Written instruction ▸ Gather each line of the records where "shown" appears.

Stored rows ▸
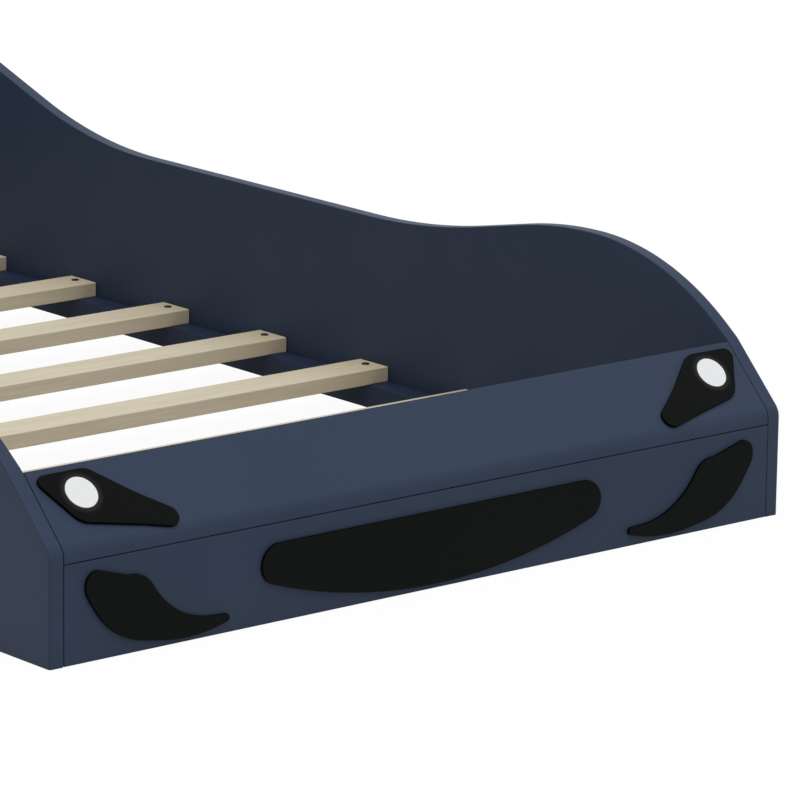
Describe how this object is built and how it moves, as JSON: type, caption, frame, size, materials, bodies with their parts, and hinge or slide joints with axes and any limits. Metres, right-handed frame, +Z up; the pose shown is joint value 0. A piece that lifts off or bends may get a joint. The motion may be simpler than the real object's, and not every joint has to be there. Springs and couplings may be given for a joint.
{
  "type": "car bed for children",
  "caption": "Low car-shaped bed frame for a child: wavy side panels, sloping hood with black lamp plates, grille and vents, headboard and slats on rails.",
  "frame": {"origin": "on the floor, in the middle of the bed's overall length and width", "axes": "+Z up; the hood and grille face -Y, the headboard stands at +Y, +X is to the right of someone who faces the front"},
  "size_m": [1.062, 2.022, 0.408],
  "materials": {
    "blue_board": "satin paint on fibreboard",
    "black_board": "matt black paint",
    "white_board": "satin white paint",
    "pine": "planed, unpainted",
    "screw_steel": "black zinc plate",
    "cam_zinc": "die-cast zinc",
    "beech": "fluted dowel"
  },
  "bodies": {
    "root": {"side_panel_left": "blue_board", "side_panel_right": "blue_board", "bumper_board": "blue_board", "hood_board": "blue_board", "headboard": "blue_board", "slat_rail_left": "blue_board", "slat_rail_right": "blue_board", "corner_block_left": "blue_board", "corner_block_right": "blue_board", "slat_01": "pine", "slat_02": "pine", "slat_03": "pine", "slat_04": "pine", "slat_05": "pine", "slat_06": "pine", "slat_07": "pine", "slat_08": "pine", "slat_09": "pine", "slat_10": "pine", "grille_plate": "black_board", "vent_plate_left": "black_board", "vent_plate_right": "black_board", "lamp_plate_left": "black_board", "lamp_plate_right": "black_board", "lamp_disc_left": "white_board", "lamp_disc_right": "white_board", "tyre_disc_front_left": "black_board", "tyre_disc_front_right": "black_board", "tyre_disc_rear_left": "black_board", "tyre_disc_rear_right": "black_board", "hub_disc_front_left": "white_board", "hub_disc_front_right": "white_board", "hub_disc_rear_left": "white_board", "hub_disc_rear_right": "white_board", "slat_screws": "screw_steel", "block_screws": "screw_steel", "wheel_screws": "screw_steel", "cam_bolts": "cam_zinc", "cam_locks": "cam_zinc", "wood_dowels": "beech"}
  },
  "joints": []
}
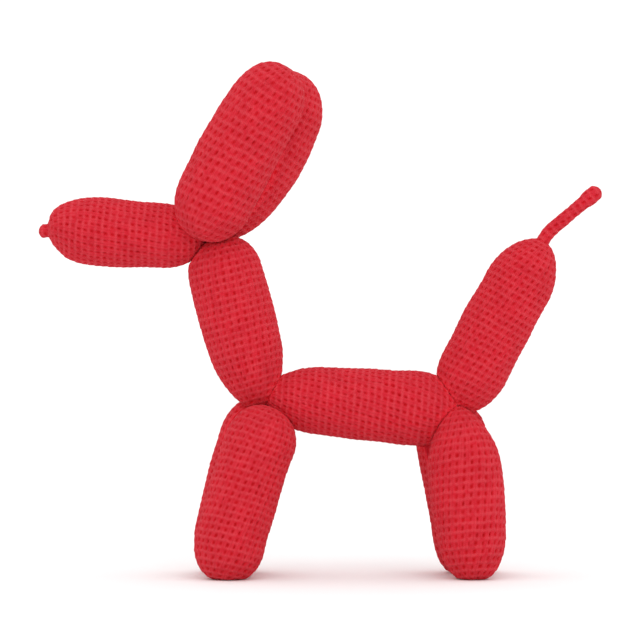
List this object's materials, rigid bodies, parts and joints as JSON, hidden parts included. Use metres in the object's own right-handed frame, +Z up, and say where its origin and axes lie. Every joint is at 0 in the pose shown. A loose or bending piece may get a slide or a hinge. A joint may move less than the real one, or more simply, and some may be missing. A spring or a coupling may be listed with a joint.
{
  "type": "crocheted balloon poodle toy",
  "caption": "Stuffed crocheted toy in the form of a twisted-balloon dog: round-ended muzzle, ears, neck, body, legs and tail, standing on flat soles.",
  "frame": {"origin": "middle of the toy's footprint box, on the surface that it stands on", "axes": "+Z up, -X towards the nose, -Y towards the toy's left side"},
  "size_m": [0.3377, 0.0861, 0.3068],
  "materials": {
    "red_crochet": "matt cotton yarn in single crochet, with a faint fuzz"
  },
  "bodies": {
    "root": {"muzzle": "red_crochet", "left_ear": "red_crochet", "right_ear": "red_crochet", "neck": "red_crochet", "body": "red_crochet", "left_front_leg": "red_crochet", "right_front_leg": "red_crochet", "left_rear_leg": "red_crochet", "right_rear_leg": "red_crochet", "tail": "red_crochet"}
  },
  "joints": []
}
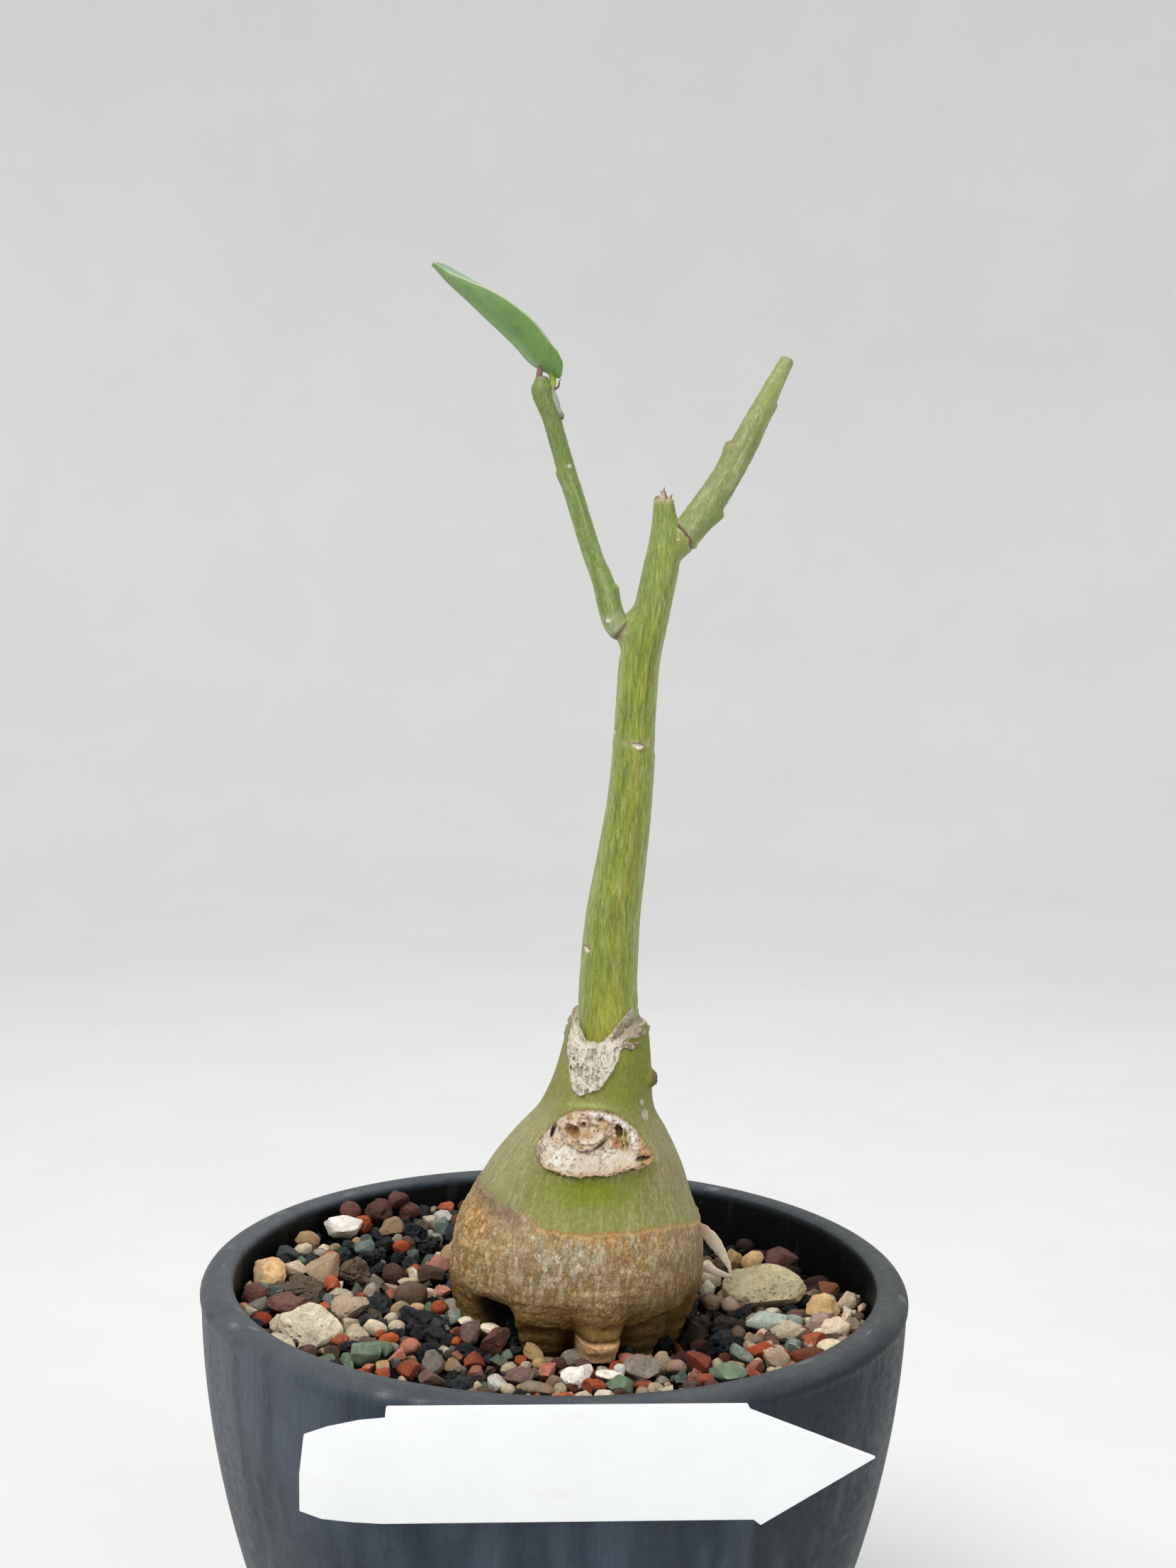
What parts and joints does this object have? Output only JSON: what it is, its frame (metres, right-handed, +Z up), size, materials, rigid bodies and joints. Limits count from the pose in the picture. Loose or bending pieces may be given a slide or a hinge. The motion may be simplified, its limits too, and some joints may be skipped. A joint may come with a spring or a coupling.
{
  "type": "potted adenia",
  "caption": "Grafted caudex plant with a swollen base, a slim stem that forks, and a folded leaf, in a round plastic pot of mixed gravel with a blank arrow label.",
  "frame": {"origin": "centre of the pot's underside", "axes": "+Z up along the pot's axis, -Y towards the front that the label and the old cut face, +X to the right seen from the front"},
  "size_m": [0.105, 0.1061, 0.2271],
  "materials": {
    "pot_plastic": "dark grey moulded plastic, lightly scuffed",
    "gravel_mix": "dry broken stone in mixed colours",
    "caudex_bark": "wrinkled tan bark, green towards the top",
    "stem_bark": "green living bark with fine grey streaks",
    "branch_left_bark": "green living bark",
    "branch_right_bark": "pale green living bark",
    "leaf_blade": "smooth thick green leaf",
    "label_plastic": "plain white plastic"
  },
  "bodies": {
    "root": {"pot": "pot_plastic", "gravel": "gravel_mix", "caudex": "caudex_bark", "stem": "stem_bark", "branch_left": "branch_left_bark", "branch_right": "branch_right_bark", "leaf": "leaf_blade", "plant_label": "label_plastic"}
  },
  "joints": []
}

Result of the exercise ▸
Describe how this object is built and how it moves, as JSON: type, caption, frame, size, materials, bodies with their parts, and hinge or slide joints with axes and any limits. Metres, right-handed frame, +Z up; the pose shown is joint value 0. A piece that lifts off or bends may get a joint. The motion may be simpler than the real object's, and not every joint has to be there. Springs and couplings may be given for a joint.
List this object's materials, rigid bodies, parts and joints as JSON, hidden parts included. Use metres in the object's own right-handed frame, +Z up, and say where its origin and axes lie. Every joint is at 0 in the pose shown. A loose or bending piece may get a slide or a hinge. A joint may move less than the real one, or more simply, and some may be missing. A spring or a coupling may be listed with a joint.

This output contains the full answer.